In 2017, the shunting locomotive TEM-534 was equipped with machine-vision sensors, new communication, and localisation equipment. The main objectives for this project were:
- To develop and test an obstacle detection unit
- To develop and test remote control.
Control of shunting work at the Luzskaya station is based on the shunting automated locomotive signalling system, called MALS. This system is similar to the RadioBlock centre. MALS has communication with the interlocking system and with shunting locomotives. Having information about routes, signals, the status of track circuits, and positions of shunting locomotives, MALS calculates movement authority for each vehicle and also speed profiles. The MALS automates a single closed-loop operation, which consists of next operation:
- Movement of shunting locomotive to the occupied track from the marshalling hill
- Coupling with wagons
- Pushing wagons on the marshalling hill.
These closed-loop operations repeat in autonomous mode many times per day.
In this project, we use machine-vision for obstacle detection and wagon detection for coupling. Our first shunting locomotive is used like our research laboratory to find the best sensors, computing units, localisation sensors and communication equipment. Next, there are subtasks for obstacle and wagon detection:
- To find the area of interest, so the region where machine vision has to detect obstacles and wagons. It means that it’s necessary to recognise the railway track ahead of our shunting locomotive
- To detect and track obstacles in the area of interest
- To calculate the braking curve for stopping in front of an obstacle
- To calculate the braking curve for coupling with wagons.
We collected data from our sensors under various weather and light conditions. Our conclusions for sensors for shunting locomotives are to use lidars, optical cameras with adding near-infrared range and stereovision. Current radars are not applicable for railway, due to clutters reflections.
During the first winter, we understood that it’s not enough to have only machine-vision for railway track recognition, because we met situations when our railway track was entirely under snow cover. Without the visibility of rails, it is not clear where to find obstacles or wagons.
After that, we added a high precision on-board localisation system and digital map of the station. The excellent accuracy of localisation is provided by fusing different sensors, such as satellite navigation in RTK mode, an inertial navigation system, odometers, and different SLAMs algorithms (simultaneous localisation and mapping) based on perception. Even without snow conditions, combining machine-vision recognition of tracks and localisation with a digital map provides better results.
An important element to consider is how to ensure our obstacle detection system is working optimally, choosing between the probability of missing obstacles and the probability of false positives occurring. It’s a tradeoff. Our solution is to keep the probability of missing obstacles to a minimum (best variants is correspondence to SIL4 requirements). The downside of high-detection capabilities is an increase in the number of false positives. What is the necessary action in case of a false positive? Our solution is to use remote control, based on video streaming from a locomotive. At the Luzskaya station, we developed and tested the remote control with the possibility to monitor a few locomotives from one remote control place. The main challenge for remote control is to find a balance between the resolution of the video, frame per second, and the latency of the video.
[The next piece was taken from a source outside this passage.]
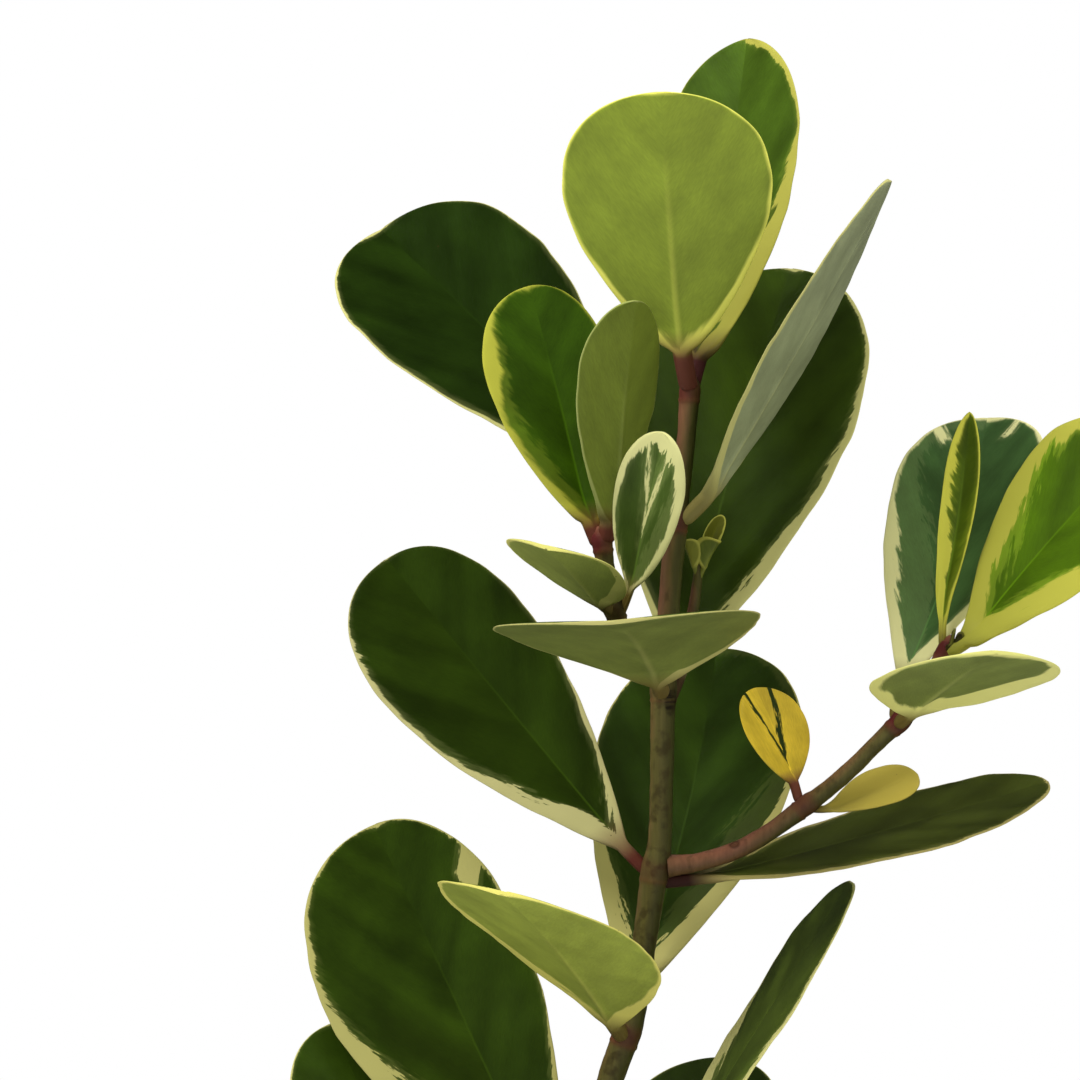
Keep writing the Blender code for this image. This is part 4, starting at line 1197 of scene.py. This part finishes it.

To understand our progress, we have developed specific metrics for each subtask, which measures how well our autonomous locomotive works in autonomous mode.
In 2019, we equipped a commuter train with machine-vision sensors and a high-precision localisation system. The self-driving commuter train is a much more complicated task, due to higher speeds and longer braking distances. We have significantly revised the choice of sensors and the use of algorithms. At the moment, we are actively testing our autonomous system for commuter trains. At the same time, we use similar approaches, like at the Luszskaya station. We also consider remote control as a crucial part of the self-driving trains.
The key technology, which is widespread in the automotive industry, is a simulation of self-driving trains. There are a lot of automotive simulators for autonomous cars, such as CARLA, but nothing for autonomous trains. It’s not possible to test all conditions and all obstacles which can occur during operation by using on-site tests. For this reason, it’s mandatory to have a railway simulator for testing perception systems and other subsystems. We are currently developing a railway simulator and use it for some of our tests.
The current results of our projects showed us that autonomous technology for trains is feasible. The next questions which are necessary to resolve are safety cases and legislation.
The main problem is that current standards – such as EN 50126, EN 50128, and EN 50129 – do not have any information on how to prove safety for computer vision in different conditions. Our analyses showed that there is a new approach, which is called SOTIF (the safety of the intended functionality) and applied in the automotive industry. SOTIF is intended for autonomous vehicles and provides:
- Design measure example: requirement for sensor performance
- Verification measure example: Test cases with high coverage of scenarios
- Validation measure example: Simulations.
Our task is to develop the railway standard using the approach from SOTIF (ISO/PAS 21448:2019).
Regarding legislation, Russian Railways and the Russian Ministry of Transport developed a ‘road map’ for creating standards and documents which allow for the operation of self-driving trains.
Developing and deploying self-driving technologies promises to bring substantial economic benefits for Russian Railways in the future.
Pavel Popov has 11 years of experience in the railway industry and has been Head of the ITARUS-ATC project (adaptation for the Russian Railways and deploying ETCS Level 2 system with virtual balises), as well as head of the project for developing autonomous shunting locomotives (GoA4), and he is now head of the project for developing autonomous commuter trains (GoA3) at Russian Railways.